中部マッジマバンナーサ 13巻274頁285項
苦に見合わない旨味
比丘のみなさん。アリッダ比丘カンダヴァーディプッバは、自分が間違って捉えて、それを私のダンマだと言って自分自身の根を掘り、非常にたくさんの徳でないものに遭遇します。みなさんも私が説明したダンマをアリッダ比丘のように理解しますか。
「いいえ、スガタ様。世尊は私たち弟子のみんなに、実践者にとって危険なダンマは本当に実践者を危険に曝すことができると、いろんな角度からおっしゃいました。すべての愛欲は旨味が少なく、苦が多く、悩ませる問題が多い。そして極めて害がある。

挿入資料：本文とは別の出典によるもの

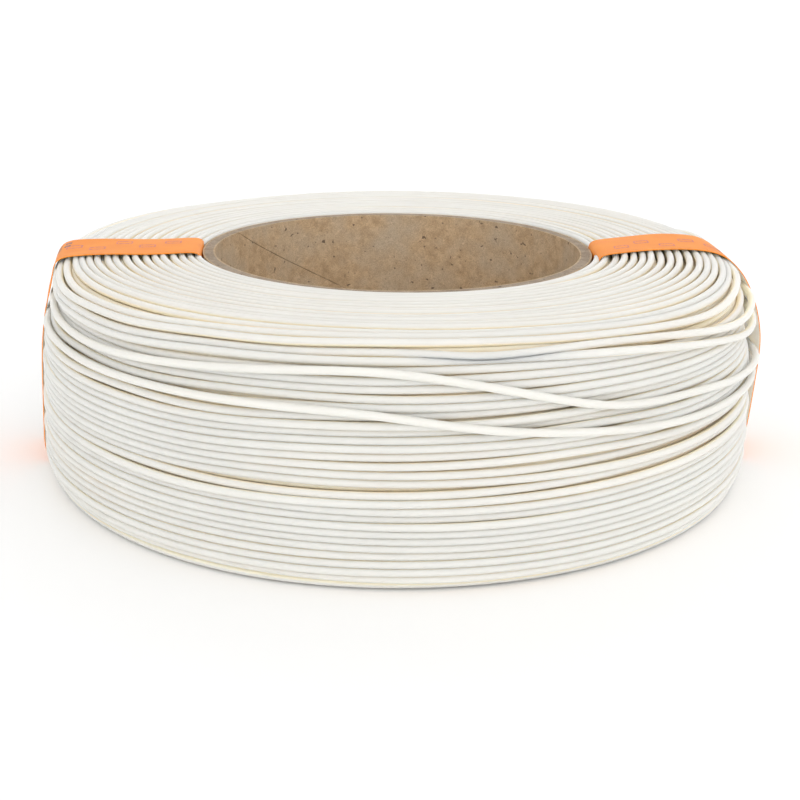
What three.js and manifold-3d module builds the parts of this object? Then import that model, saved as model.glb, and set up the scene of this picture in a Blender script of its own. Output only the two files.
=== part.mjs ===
// A spool-less filament refill: one long strand wound on a spiral-wound cardboard core and tied by two
// flat bands. Millimetres, +Z up. The coil lies flat, z = 0 is the face that it rests on, and the axis
// of the core is +Z through the origin. The bands cross the winding on its -X and +X sides.
import * as THREE from 'three';
import { mergeVertices } from 'three/addons/utils/BufferGeometryUtils.js';
import Module from 'manifold-3d';

const DEGREE = Math.PI / 180;

// Driving dimensions
const RING_FACETS = 64;            // flats round the axis, the same on every ring
const FIT_GAP = 0.3;               // clearance left between neighbouring solids

const CORE_BORE = 100;             // inside diameter of the cardboard core
const CORE_WALL = 3.2;
const CORE_HEIGHT = 55;
const PLY_COUNT = 7;               // layers of core board glued into the wall
const GLUE_LINE = 0.05;
const PLY_LEAD = 171;              // height that a ply climbs in one full turn
const FIRST_SEAM_ANGLE = 158;      // where the innermost ply's butt seam meets the upper rim, degrees
const SEAM_STAGGER = 154;          // turn from one ply's seam to the next, degrees
const SEAM_WIDTH = 0.4;

const FILAMENT_DIAMETER = 1.75;
const WINDING_DIAMETER = 192;
const WINDING_HEIGHT = 57.4;       // over the bulge of both faces
const FACE_BULGE = 1.2;            // how far the wound faces stand past the core's two rims
const FACE_SLOPE_END = 62;         // radius where the faces have risen to their full bulge
const UPPER_CORNER = 8;            // rounding of the winding's outer edges
const LOWER_CORNER = 6;

const BAND_WIDTH = 19.3;
const BAND_THICKNESS = 0.25;
const BAND_INNER_BEND = 2.4;       // bend where a band goes down between core and winding
const BAND_OUTER_BEND = 10;        // bend where it turns over the winding's edge
const LEFT_BAND_ANGLE = 186;
const RIGHT_BAND_ANGLE = 1;

const TURN_START = LEFT_BAND_ANGLE - 360 + 1;    // the two loose turns begin and end under the band
const TURN_END = LEFT_BAND_ANGLE - 1;

// Dimensions that follow
const boreRadius = CORE_BORE / 2;
const coreRadius = boreRadius + CORE_WALL;
const coreTop = FACE_BULGE + CORE_HEIGHT;
const windingRadius = WINDING_DIAMETER / 2;
const windingBore = coreRadius + FIT_GAP;
const strandRadius = FILAMENT_DIAMETER / 2;
const looseTurnRadius = windingRadius + FIT_GAP + strandRadius;
const bandInnerRadius = coreRadius + FIT_GAP + BAND_THICKNESS / 2;
const bandOuterRadius = looseTurnRadius + strandRadius + FIT_GAP + BAND_THICKNESS / 2;
const bandTop = WINDING_HEIGHT + FIT_GAP + BAND_THICKNESS / 2;
const bandBottom = BAND_THICKNESS / 2;

const filamentWhite = new THREE.MeshStandardMaterial({ color: 0xf2eee4, roughness: 0.45, metalness: 0 });
const kraftBoard = new THREE.MeshStandardMaterial({ color: 0xa98f70, roughness: 0.95, metalness: 0 });
const greyBoard = new THREE.MeshStandardMaterial({ color: 0xb0a594, roughness: 0.95, metalness: 0 });
const bandOrange = new THREE.MeshStandardMaterial({ color: 0xff8a2a, roughness: 0.5, metalness: 0 });

const coreAxis = new THREE.Vector3(0, 0, 1);

const wasm = await Module();
wasm.setup();

const part = new THREE.Group();

function addPiece(name, geometry, material) {
  const mesh = new THREE.Mesh(geometry, material);
  mesh.name = name;
  part.add(mesh);
}

// Booleans: a closed geometry becomes a solid, and a solid becomes a geometry again.

function toSolid(geometry) {
  const bare = geometry.clone();
  bare.deleteAttribute('normal');
  bare.deleteAttribute('uv');
  const merged = mergeVertices(bare);
  return new wasm.Manifold(new wasm.Mesh({
    numProp: 3,
    vertProperties: new Float32Array(merged.attributes.position.array),
    triVerts: new Uint32Array(merged.index.array),
  }));
}

function toGeometry(solid) {
  const mesh = solid.getMesh();
  const geometry = new THREE.BufferGeometry();
  geometry.setAttribute('position', new THREE.BufferAttribute(mesh.vertProperties, 3));
  geometry.setIndex(new THREE.BufferAttribute(mesh.triVerts, 1));
  geometry.computeVertexNormals();
  return geometry;
}

// A closed outline in (radius, height), turned about +Z.
function turnedRing(outline) {
  const closed = [...outline, outline[0].clone()];
  return new THREE.LatheGeometry(closed, RING_FACETS).rotateX(Math.PI / 2);
}

// ---- Core: plies of board, each one strip wound in a helix whose edges meet in a butt seam ----

function plyRing(innerRadius, outerRadius) {
  return turnedRing([
    new THREE.Vector2(innerRadius, FACE_BULGE),
    new THREE.Vector2(outerRadius, FACE_BULGE),
    new THREE.Vector2(outerRadius, coreTop),
    new THREE.Vector2(innerRadius, coreTop),
  ]);
}

// The open seam as a thin twisted blade that runs out past both rims and both faces of the ply.
function seamBlade(innerRadius, outerRadius, angleAtRim) {
  const overrun = 1;
  const twistSteps = 16;
  const depth = outerRadius - innerRadius + 2 * overrun;
  const height = CORE_HEIGHT + 2 * overrun;
  const blade = new THREE.BoxGeometry(depth, SEAM_WIDTH, height, 1, 1, twistSteps);
  blade.translate((innerRadius + outerRadius) / 2, 0, FACE_BULGE + CORE_HEIGHT / 2);
  const corner = new THREE.Vector3();
  const vertices = blade.attributes.position;
  for (let i = 0; i < vertices.count; i += 1) {
    corner.fromBufferAttribute(vertices, i);
    const turn = angleAtRim * DEGREE + ((corner.z - coreTop) / PLY_LEAD) * 2 * Math.PI;
    corner.applyAxisAngle(coreAxis, turn);
    vertices.setXYZ(i, corner.x, corner.y, corner.z);
  }
  return blade;
}

const plyThickness = (CORE_WALL - (PLY_COUNT - 1) * GLUE_LINE) / PLY_COUNT;
for (let i = 0; i < PLY_COUNT; i += 1) {
  const inner = boreRadius + i * (plyThickness + GLUE_LINE);
  const outer = inner + plyThickness;
  const seam = seamBlade(inner, outer, FIRST_SEAM_ANGLE + i * SEAM_STAGGER);
  const ply = toSolid(plyRing(inner, outer)).subtract(toSolid(seam));
  const isFacing = i === 0 || i === PLY_COUNT - 1;
  addPiece(`core_ply_${i + 1}`, toGeometry(ply), isFacing ? kraftBoard : greyBoard);
}

// ---- Bands: a flat closed loop round the section of the winding, bent to follow its curve ----

// The middle line of a band in (radius, height): up beside the core, out over the upper face, down the
// side and back under the lower face.
function bandLine() {
  const line = new THREE.Path();
  const quarter = Math.PI / 2;
  const inner = bandInnerRadius + BAND_INNER_BEND;
  const outer = bandOuterRadius - BAND_OUTER_BEND;
  line.absarc(outer, bandBottom + BAND_OUTER_BEND, BAND_OUTER_BEND, -quarter, 0, false);
  line.absarc(outer, bandTop - BAND_OUTER_BEND, BAND_OUTER_BEND, 0, quarter, false);
  line.absarc(inner, bandTop - BAND_INNER_BEND, BAND_INNER_BEND, quarter, 2 * quarter, false);
  line.absarc(inner, bandBottom + BAND_INNER_BEND, BAND_INNER_BEND, 2 * quarter, 3 * quarter, false);
  return line.getPoints(4);
}

// The same closed line moved sideways, outwards where the distance is positive.
function offsetLoop(points, distance) {
  return points.map((point, i) => {
    const before = points[(i + points.length - 1) % points.length];
    const after = points[(i + 1) % points.length];
    const along = after.clone().sub(before).normalize();
    return new THREE.Vector2(point.x + along.y * distance, point.y - along.x * distance);
  });
}

// A loop on the +X side that reaches so far outside and inside the band's middle line. Every line
// across it lies on a circle about the axis, so that the loop hugs the core and the winding.
function bandLoop(outside, inside, width) {
  const acrossSteps = 4;
  const line = bandLine();
  const section = new THREE.Shape(offsetLoop(line, outside));
  section.holes.push(new THREE.Path(offsetLoop(line, -inside)));
  const loop = new THREE.ExtrudeGeometry(section, { depth: width, steps: acrossSteps, bevelEnabled: false });
  loop.rotateX(Math.PI / 2).translate(0, width / 2, 0);
  const vertices = loop.attributes.position;
  for (let i = 0; i < vertices.count; i += 1) {
    const radius = vertices.getX(i);
    const across = vertices.getY(i);
    vertices.setX(i, Math.sqrt(radius * radius - across * across));
  }
  return loop;
}

const bandAngles = { left_band: LEFT_BAND_ANGLE, right_band: RIGHT_BAND_ANGLE };
for (const [name, angle] of Object.entries(bandAngles)) {
  const loop = bandLoop(BAND_THICKNESS / 2, BAND_THICKNESS / 2, BAND_WIDTH).rotateZ(angle * DEGREE);
  addPiece(name, toGeometry(toSolid(loop)), bandOrange);
}

// ---- Winding: the strand's many turns as one ring, with the channels that the bands lie in ----

function windingOutline() {
  const outline = new THREE.Path();
  const upperStart = WINDING_HEIGHT - UPPER_CORNER;
  outline.moveTo(windingBore, FACE_BULGE);
  outline.quadraticCurveTo((windingBore + FACE_SLOPE_END) / 2, 0, FACE_SLOPE_END, 0);
  outline.lineTo(windingRadius - LOWER_CORNER, 0);
  outline.absarc(windingRadius - LOWER_CORNER, LOWER_CORNER, LOWER_CORNER, -Math.PI / 2, 0, false);
  outline.absarc(windingRadius - UPPER_CORNER, upperStart, UPPER_CORNER, 0, Math.PI / 2, false);
  outline.lineTo(FACE_SLOPE_END, WINDING_HEIGHT);
  outline.quadraticCurveTo((windingBore + FACE_SLOPE_END) / 2, WINDING_HEIGHT, windingBore, coreTop);
  return outline.getPoints(3);
}

let winding = toSolid(turnedRing(windingOutline()));
const channelDepth = BAND_THICKNESS / 2 + FIT_GAP;
const channelOverrun = 3;          // the channels are open on the side away from the winding
for (const angle of Object.values(bandAngles)) {
  const channel = bandLoop(channelOverrun, channelDepth, BAND_WIDTH + 2 * FIT_GAP);
  winding = winding.subtract(toSolid(channel.rotateZ(angle * DEGREE)));
}
addPiece('filament_winding', toGeometry(winding), filamentWhite);

// ---- Outermost turns: each comes out under the left band, drops across the front of the coil and
// goes on round the back to the left band again, where its end is tucked under ----

// One turn at the looseTurnRadius, through heights given as [angle in degrees, height] pairs.
class LooseTurn extends THREE.Curve {
  constructor(heights) {
    super();
    this.heights = heights;
  }

  heightAt(angle) {
    const next = this.heights.findIndex(([knotAngle]) => knotAngle >= angle);
    const [endAngle, endHeight] = this.heights[Math.max(next, 1)];
    const [startAngle, startHeight] = this.heights[Math.max(next, 1) - 1];
    const eased = THREE.MathUtils.smoothstep(angle, startAngle, endAngle);
    return THREE.MathUtils.lerp(startHeight, endHeight, eased);
  }

  getPoint(t, target = new THREE.Vector3()) {
    const angle = THREE.MathUtils.lerp(TURN_START, TURN_END, t);
    const x = looseTurnRadius * Math.cos(angle * DEGREE);
    const y = looseTurnRadius * Math.sin(angle * DEGREE);
    return target.set(x, y, this.heightAt(angle));
  }
}

function strandAlong(curve) {
  const section = new THREE.Shape();
  section.absarc(0, 0, strandRadius, 0, 2 * Math.PI, false);
  return new THREE.ExtrudeGeometry(section, { curveSegments: 4, steps: 64, extrudePath: curve });
}

const lastTurn = new LooseTurn([[TURN_START, 46.5], [-96, 51.6], [-40, 34.2], [TURN_END, 33.2]]);
const turnBeforeLast = new LooseTurn([[TURN_START, 42.5], [-96, 43.4], [-46, 31.6], [TURN_END, 30.8]]);
addPiece('filament_last_turn', toGeometry(toSolid(strandAlong(lastTurn))), filamentWhite);
addPiece('filament_turn_before_last', toGeometry(toSolid(strandAlong(turnBeforeLast))), filamentWhite);

export default part;
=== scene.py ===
import math

import bpy
import numpy as np
from mathutils import Matrix, Vector


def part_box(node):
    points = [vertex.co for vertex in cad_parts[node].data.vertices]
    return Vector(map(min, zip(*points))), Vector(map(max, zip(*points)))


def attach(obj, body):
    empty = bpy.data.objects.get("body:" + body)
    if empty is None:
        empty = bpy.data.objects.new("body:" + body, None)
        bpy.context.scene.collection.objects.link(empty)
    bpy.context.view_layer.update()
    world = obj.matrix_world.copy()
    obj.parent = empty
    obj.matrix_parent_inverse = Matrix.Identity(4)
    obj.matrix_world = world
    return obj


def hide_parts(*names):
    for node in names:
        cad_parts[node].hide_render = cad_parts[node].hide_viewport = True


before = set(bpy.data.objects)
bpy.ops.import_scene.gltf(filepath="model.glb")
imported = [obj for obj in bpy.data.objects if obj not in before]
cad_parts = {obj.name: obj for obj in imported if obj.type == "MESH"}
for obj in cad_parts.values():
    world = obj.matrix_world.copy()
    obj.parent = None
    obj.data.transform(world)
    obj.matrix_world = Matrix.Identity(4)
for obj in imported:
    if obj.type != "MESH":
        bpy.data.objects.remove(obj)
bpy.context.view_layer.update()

MM = 0.001


def high_corner(node):
    """The high corner of a CAD node's box."""
    return np.array(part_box(node)[1]) / MM


# ---------------------------------------------------------------- sizes, from the frame
PLY_NAMES = [f"core_ply_{i}" for i in range(1, 8)]
CORE_RADIUS, _, CORE_TOP = high_corner(PLY_NAMES[-1])

# ---------------------------------------------------------------- sizes of what is drawn
STRAND = 1.75                    # thickness the rows are laid for
STRAND_RADIUS = 0.93             # drawn thicker than the strand, so that neighbouring rows close up
PITCH = 1.87                     # from row to row on the side
FACE_PITCH = 2.38                # from row to row on the two faces
TIERS = 3                        # layers of rows that are laid, the outermost last
TIER_DEPTH = 1.48                # from one tier down to the next
SIDE_RADIUS = 92                 # rows further out than this belong to the side
SIDES = 12                       # round a strand that can be seen well
PLAIN_SIDES = 8                  # round the others
STEPS = 144                      # samples in one turn
THETA = np.arange(STEPS) * 2 * math.pi / STEPS
DEGREES = np.degrees(THETA)
AZIMUTH = ((DEGREES + 174) % 360) - 174   # the same angles, cut under the left band

WAVER = 0.4                      # how far rows stray along the section
LIFT = 0.3                       # how far rows stray off the section
DIVE = 12.0                      # how deep the end of a row goes, out of sight
BAND_WIDTH = 19.3
BAND_THICKNESS = 0.25
HELD_GAP = 0.3                   # between a strand and the band over it
MARK_GAP = 0.03                  # between the strip and the print on it
MARK_STEPS = 6                   # samples along one bar of print
LEFT_BAND = 186.0                # the bands' angles
RIGHT_BAND = 0.0
ORANGE, BACKING, FAINT, DARK = range(4)   # the bands' material slots


# ---------------------------------------------------------------- camera, light, floor
def make_camera():
    lens, down, roll_angle = 55.3, 18.77, 0.7
    aside, back, over_core = 1.2, -335.0, 69.4
    data = bpy.data.cameras.new("camera")
    camera = bpy.data.objects.new("camera", data)
    bpy.context.scene.collection.objects.link(camera)
    data.sensor_width = 36
    data.lens = lens
    data.clip_end = 200
    tilt = Matrix.Rotation(math.radians(90 - down), 4, "X")
    roll = Matrix.Rotation(math.radians(roll_angle), 4, "Z")
    place = Matrix.Translation(Vector((aside, back, CORE_TOP + over_core)) * MM)
    camera.matrix_world = place @ tilt @ roll
    bpy.context.scene.camera = camera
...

骨の欠片、肉の一切れ、草の松明、燃えている炭の穴、夢、借り物、果物、挽肉を作るまな板の、槍と竹槍、タイワンドジョウに例えられるべき物とス世尊はおっしゃいました」。
比丘のみなさん。そうです。みなさんは私が説明したようにダンマを理解しています。
比丘のみなさん。私がみなさんに「実践者にとって危険なダンマ」と、様々な角度から話したダンマはどれも、本当に実践者を危険な目に遭わせることができます。「すべての愛欲は旨味が少なく苦が多く、悩ませる問題が多く、そして害は極めて多く、
骨の欠片、肉の一切れ、草の松明、燃えている炭の穴、夢、借り物、果物、挽肉を作るまな板の、槍と竹槍、そしてタイワンドジョウに例えられるべき物」と、私は言います。
しかしアリッダ比丘カンダヴァーディプッバは、私が説明したダンマを間違って捉えて、私のダンマだと言って自分の根を掘り、そして徳でない物にたくさん遭遇します。それはその無益の人にとって、永遠に利益になりません。